• _Aim_: Everything from the line with "Turn this picture" through the line with "coarse right-hand thread." should be repeated exactly, both of those lines included, and nothing else.

• _Entries_:
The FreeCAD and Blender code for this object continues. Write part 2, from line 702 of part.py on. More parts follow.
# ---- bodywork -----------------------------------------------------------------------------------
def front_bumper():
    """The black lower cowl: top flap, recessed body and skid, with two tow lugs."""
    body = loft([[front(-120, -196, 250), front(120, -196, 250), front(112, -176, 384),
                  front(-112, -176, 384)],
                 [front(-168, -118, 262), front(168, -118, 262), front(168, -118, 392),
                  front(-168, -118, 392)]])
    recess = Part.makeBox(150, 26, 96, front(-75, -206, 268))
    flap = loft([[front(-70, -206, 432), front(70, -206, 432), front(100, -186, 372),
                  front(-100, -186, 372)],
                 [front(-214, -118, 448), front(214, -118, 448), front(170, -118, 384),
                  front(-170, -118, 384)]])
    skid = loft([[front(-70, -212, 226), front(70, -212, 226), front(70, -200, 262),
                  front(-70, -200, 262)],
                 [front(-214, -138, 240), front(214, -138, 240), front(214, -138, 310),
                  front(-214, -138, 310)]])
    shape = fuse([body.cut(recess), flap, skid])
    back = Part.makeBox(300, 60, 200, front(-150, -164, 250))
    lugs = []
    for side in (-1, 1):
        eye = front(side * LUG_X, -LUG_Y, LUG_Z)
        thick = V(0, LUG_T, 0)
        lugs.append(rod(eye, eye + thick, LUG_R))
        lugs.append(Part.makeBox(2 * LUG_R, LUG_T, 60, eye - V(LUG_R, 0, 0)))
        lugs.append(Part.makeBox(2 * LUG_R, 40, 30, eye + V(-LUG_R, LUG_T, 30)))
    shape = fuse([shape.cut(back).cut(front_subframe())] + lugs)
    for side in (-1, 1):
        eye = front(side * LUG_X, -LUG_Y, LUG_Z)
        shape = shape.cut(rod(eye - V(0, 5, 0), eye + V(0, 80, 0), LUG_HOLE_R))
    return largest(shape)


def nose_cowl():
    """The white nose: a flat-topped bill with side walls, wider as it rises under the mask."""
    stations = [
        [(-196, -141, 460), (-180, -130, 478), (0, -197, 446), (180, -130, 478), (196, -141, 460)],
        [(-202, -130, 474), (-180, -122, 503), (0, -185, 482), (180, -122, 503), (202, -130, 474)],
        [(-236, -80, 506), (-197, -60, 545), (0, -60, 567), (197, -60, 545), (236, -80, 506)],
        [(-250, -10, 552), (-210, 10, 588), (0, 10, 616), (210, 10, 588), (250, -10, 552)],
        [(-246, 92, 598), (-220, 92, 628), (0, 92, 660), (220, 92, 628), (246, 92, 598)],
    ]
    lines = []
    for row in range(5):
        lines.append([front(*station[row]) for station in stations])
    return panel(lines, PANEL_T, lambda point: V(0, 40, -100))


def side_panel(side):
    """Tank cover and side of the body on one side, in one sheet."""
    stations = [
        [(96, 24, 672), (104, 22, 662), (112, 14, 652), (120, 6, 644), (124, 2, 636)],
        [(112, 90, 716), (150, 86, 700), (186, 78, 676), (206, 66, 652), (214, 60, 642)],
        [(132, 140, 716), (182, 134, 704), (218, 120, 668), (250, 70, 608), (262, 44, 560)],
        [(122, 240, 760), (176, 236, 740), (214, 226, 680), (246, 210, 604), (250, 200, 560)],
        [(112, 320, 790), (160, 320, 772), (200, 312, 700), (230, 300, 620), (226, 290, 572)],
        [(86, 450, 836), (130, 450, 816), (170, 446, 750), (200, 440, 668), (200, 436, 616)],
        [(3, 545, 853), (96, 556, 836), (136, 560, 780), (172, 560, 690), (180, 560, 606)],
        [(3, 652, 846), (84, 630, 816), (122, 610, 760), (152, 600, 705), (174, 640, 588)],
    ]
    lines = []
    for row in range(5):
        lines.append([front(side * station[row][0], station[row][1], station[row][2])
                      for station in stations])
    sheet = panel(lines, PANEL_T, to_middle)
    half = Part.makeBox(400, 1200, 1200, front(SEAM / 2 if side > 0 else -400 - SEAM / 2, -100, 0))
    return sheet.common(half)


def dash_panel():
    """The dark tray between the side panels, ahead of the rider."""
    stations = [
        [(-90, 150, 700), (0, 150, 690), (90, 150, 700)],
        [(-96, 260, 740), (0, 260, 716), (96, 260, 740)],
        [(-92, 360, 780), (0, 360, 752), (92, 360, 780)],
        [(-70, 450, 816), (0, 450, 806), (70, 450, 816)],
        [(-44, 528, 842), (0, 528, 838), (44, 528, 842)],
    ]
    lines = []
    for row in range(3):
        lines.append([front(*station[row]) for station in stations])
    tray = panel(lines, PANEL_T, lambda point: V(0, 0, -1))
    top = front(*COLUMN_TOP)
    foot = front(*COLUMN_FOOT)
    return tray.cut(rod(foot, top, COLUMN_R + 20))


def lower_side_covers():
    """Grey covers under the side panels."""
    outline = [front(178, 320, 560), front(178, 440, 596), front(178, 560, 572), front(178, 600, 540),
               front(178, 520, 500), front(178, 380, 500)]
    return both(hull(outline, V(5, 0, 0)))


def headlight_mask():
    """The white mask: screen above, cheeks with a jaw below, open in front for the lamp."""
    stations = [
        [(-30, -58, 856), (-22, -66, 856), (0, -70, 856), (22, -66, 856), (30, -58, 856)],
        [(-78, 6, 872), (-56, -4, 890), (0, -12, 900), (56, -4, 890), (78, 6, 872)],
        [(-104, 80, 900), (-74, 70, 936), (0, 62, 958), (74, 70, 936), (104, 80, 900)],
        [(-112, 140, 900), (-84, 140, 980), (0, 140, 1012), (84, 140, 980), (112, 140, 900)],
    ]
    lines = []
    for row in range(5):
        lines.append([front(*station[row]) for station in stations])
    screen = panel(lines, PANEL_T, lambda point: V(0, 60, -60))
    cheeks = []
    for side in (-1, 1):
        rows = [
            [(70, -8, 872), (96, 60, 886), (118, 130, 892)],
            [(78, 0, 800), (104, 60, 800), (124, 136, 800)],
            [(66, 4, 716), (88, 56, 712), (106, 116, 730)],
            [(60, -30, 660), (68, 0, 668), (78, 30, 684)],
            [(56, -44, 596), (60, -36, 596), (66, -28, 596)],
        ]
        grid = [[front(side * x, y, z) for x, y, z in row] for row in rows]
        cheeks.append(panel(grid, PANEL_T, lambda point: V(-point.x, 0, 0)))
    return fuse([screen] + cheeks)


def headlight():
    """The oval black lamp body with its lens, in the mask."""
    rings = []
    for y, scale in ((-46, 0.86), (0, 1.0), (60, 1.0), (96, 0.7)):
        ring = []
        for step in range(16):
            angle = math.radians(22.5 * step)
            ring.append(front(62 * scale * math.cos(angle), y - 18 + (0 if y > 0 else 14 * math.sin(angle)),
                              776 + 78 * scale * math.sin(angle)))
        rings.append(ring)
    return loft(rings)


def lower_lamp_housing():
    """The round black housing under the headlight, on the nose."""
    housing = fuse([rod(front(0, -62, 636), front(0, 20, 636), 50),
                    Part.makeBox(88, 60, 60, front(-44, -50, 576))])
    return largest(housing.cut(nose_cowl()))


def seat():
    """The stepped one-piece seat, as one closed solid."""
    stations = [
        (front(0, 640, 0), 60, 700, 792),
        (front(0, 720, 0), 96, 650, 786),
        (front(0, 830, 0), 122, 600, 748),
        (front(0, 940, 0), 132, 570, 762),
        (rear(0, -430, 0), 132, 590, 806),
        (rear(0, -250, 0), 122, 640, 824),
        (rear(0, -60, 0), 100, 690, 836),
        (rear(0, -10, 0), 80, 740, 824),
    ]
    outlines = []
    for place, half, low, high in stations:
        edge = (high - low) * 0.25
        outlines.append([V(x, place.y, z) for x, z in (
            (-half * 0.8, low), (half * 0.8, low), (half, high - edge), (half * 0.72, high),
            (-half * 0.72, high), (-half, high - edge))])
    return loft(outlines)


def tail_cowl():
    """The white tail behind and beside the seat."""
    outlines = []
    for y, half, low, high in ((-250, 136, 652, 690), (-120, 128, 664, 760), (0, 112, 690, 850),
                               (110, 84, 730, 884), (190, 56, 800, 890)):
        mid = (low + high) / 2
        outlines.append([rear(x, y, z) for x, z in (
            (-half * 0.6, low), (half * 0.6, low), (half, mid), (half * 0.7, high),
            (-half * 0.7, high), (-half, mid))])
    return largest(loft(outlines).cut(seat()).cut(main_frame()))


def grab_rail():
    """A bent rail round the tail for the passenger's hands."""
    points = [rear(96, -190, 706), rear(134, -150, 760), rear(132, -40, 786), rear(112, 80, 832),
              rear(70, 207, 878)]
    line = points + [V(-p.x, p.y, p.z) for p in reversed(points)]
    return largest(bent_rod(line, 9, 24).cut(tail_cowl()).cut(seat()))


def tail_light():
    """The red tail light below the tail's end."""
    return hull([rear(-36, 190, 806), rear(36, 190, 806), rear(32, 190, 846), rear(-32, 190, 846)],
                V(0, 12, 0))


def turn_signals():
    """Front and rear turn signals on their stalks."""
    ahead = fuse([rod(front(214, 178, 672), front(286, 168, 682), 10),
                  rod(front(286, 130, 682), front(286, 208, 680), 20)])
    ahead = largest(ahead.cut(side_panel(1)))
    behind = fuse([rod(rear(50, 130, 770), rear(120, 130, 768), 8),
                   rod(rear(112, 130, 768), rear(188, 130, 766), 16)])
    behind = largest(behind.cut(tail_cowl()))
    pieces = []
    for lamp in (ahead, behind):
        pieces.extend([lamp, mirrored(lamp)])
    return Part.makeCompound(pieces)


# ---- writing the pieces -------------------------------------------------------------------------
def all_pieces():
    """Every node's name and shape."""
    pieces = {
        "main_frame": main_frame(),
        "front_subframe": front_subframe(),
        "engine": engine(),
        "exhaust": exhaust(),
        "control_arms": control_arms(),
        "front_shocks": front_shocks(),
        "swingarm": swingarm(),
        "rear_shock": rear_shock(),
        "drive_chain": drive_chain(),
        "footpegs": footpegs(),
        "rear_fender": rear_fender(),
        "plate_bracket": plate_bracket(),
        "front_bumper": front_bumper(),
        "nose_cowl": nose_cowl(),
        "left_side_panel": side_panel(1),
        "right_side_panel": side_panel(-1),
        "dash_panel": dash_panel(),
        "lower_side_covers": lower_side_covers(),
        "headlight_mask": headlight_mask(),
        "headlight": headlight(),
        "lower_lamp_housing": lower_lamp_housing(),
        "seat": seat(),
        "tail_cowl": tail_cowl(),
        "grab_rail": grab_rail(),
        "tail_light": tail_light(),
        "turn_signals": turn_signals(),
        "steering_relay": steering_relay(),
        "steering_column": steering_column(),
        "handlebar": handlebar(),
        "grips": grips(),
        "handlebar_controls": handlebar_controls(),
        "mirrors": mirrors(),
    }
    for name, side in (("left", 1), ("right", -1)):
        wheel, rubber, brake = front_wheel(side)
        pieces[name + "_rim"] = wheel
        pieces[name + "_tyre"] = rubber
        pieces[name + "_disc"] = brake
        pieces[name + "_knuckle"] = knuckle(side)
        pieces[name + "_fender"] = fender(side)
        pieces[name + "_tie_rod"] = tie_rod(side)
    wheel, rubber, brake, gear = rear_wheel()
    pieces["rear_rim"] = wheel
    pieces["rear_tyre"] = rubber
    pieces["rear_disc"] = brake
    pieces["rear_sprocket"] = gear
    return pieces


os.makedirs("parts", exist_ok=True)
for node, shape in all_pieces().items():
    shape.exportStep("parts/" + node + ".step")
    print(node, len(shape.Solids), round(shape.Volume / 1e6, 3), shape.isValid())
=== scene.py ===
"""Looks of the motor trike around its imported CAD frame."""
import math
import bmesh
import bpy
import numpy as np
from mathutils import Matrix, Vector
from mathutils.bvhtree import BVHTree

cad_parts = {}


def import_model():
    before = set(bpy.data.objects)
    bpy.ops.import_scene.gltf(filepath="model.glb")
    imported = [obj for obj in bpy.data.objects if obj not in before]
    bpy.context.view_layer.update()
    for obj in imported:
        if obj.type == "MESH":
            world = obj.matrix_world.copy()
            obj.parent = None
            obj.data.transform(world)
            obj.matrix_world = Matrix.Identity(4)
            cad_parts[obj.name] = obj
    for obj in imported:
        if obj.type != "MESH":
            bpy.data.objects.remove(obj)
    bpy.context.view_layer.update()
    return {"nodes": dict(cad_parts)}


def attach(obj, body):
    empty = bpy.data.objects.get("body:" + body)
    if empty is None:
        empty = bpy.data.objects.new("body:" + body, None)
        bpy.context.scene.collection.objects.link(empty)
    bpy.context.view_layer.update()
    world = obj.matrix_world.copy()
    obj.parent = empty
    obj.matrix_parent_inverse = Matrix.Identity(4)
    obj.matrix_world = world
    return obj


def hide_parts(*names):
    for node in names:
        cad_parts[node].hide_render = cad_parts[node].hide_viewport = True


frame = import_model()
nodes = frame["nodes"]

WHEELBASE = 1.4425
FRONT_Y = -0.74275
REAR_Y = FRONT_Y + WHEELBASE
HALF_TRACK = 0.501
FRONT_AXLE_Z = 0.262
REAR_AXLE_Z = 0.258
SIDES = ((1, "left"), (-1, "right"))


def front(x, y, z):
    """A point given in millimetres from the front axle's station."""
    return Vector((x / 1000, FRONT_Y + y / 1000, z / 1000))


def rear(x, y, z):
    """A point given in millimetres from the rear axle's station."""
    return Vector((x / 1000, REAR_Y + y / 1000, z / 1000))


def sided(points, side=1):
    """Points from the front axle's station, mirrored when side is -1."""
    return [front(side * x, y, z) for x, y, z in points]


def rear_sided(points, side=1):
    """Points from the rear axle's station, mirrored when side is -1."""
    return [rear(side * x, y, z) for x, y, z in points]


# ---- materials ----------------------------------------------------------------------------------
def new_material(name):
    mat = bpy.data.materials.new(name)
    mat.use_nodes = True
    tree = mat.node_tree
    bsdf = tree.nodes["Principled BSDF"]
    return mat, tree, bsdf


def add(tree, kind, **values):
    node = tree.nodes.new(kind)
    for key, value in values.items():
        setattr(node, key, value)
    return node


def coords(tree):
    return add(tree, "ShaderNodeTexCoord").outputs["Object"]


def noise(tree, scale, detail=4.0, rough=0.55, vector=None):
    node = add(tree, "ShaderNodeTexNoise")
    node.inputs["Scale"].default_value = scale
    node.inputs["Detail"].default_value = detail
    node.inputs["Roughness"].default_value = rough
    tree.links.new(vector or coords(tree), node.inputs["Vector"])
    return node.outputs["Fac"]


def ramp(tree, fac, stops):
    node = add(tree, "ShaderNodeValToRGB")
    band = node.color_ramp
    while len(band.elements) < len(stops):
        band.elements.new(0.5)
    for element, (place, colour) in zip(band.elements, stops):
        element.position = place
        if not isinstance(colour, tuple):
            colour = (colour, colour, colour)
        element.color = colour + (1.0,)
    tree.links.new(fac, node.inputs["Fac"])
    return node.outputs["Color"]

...

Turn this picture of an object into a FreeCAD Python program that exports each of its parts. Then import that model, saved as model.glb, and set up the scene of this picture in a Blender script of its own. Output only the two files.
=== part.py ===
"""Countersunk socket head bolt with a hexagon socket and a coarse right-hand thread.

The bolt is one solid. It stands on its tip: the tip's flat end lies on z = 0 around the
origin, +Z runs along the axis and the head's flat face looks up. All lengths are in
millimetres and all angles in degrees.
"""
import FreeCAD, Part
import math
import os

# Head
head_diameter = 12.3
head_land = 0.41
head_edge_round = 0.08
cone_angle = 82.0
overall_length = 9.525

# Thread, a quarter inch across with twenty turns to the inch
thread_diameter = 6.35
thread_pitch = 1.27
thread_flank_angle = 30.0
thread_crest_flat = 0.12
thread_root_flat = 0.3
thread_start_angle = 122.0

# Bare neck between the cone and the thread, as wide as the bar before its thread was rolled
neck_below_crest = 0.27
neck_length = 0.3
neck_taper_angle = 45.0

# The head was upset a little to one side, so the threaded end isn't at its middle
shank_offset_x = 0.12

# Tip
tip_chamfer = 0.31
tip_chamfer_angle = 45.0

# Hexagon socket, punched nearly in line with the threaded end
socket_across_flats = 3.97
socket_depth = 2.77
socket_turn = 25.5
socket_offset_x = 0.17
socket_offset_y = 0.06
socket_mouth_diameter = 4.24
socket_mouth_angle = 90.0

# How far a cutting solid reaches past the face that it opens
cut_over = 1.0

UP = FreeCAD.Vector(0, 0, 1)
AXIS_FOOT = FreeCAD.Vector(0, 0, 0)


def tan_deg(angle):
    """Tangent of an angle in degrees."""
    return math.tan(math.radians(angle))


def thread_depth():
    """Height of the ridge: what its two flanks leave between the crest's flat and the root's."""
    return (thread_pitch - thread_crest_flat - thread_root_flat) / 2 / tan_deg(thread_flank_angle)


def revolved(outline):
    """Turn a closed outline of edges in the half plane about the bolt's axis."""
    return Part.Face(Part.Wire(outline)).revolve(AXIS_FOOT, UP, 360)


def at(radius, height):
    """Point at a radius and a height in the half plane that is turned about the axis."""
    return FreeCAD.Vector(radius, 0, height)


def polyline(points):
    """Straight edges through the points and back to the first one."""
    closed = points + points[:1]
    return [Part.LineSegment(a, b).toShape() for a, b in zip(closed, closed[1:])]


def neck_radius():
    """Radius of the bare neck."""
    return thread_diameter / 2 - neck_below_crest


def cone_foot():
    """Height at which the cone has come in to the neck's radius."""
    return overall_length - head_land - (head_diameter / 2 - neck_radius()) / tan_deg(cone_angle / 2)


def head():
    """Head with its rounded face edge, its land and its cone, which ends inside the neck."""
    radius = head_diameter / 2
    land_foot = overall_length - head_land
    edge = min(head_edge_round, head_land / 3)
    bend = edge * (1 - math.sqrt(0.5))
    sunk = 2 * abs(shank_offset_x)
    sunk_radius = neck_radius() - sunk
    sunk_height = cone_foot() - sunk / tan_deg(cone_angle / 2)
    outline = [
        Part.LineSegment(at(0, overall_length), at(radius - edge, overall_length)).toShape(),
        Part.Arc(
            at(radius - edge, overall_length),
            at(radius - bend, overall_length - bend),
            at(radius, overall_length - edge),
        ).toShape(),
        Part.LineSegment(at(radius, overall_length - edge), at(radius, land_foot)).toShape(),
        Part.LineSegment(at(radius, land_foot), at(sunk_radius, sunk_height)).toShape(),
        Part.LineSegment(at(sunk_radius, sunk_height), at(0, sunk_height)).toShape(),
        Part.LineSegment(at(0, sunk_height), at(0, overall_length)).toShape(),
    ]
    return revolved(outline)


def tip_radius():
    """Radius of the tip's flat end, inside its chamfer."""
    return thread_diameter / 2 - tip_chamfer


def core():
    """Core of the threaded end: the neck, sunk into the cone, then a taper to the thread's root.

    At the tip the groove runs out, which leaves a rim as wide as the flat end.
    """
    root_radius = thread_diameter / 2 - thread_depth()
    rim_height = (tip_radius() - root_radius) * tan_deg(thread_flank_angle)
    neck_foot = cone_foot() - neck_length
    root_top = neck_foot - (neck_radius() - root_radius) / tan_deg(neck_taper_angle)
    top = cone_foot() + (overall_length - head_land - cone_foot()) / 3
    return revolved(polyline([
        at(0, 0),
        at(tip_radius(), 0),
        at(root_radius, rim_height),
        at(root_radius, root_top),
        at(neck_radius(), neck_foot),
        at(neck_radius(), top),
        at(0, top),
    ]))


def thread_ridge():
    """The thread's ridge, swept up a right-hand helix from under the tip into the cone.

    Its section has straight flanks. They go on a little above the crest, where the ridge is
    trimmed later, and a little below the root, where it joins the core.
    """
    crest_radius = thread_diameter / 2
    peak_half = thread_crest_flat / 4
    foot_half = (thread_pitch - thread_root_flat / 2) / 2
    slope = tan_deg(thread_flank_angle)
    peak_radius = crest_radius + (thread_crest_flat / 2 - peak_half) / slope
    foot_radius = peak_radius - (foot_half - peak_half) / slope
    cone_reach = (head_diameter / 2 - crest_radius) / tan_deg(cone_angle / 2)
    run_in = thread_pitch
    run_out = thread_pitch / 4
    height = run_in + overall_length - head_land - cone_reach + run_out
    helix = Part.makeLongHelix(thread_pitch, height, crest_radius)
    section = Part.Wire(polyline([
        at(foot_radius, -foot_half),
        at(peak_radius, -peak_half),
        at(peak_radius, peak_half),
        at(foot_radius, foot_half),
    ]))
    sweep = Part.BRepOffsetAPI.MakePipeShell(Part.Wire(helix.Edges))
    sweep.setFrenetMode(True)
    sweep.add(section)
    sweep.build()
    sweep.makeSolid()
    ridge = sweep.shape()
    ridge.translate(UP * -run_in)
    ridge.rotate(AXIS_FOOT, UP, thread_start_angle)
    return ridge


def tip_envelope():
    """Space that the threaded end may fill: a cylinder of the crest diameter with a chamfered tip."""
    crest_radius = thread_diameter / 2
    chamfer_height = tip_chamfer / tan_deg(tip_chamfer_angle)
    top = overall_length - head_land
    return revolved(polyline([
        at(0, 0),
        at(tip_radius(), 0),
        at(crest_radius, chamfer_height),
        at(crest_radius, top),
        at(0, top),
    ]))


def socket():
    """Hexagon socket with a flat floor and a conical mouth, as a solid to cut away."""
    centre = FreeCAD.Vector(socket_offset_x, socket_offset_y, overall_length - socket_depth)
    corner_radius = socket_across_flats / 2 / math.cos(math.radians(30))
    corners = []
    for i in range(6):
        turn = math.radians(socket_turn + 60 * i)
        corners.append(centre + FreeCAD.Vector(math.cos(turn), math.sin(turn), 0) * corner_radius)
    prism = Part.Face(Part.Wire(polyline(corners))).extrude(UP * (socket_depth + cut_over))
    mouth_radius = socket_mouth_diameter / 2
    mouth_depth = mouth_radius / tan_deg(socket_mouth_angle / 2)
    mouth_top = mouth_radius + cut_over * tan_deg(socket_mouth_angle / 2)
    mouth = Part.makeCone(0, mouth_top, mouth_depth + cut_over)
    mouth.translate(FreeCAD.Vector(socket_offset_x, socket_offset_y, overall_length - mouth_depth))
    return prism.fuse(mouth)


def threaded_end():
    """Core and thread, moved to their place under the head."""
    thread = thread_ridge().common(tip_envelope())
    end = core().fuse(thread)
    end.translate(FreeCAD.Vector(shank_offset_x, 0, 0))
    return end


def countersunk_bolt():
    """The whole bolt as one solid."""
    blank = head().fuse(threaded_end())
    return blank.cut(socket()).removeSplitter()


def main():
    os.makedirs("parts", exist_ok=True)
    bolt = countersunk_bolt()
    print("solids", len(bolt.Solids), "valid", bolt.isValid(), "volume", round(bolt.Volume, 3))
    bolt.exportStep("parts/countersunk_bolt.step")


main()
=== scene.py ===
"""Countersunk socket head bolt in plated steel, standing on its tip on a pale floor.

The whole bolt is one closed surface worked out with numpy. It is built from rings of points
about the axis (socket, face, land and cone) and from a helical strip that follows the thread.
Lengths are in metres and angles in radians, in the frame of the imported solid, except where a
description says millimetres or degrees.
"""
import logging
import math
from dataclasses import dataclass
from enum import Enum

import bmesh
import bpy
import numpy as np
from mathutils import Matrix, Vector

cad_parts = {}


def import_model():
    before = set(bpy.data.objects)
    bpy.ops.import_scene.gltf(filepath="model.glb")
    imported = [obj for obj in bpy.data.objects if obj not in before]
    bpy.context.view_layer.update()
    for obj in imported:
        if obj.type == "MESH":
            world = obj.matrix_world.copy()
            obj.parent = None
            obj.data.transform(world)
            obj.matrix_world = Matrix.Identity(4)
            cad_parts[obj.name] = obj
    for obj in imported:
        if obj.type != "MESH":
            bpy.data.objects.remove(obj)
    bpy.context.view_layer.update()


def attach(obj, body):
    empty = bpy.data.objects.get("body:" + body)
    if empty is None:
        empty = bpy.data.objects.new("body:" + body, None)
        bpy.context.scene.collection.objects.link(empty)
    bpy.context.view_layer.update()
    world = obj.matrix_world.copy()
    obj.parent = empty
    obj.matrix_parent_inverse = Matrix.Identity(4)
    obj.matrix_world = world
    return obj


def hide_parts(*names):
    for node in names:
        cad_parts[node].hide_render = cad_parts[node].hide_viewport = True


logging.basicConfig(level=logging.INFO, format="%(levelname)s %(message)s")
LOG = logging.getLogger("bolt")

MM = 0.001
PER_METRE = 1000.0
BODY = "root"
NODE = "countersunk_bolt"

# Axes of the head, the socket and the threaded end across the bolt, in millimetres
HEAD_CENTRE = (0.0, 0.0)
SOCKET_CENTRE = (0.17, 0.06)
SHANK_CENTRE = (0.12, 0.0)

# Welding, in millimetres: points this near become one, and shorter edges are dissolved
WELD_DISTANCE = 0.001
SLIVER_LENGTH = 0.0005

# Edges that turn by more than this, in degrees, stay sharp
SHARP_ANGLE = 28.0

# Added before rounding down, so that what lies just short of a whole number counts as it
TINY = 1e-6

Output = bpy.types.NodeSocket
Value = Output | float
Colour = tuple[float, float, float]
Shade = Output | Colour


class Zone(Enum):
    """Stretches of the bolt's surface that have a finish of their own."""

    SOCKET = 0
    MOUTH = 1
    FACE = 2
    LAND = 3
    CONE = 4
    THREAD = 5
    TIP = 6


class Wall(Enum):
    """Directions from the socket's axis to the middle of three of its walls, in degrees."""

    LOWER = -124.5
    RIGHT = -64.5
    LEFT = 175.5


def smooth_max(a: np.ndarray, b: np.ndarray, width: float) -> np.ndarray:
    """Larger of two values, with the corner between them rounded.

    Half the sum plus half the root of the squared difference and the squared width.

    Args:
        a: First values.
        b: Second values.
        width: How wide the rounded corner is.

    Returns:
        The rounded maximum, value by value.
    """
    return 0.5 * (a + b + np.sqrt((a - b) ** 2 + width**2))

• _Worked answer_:
Turn this picture of an object into a FreeCAD Python program that exports each of its parts. Then import that model, saved as model.glb, and set up the scene of this picture in a Blender script of its own. Output only the two files.
=== part.py ===
"""Countersunk socket head bolt with a hexagon socket and a coarse right-hand thread.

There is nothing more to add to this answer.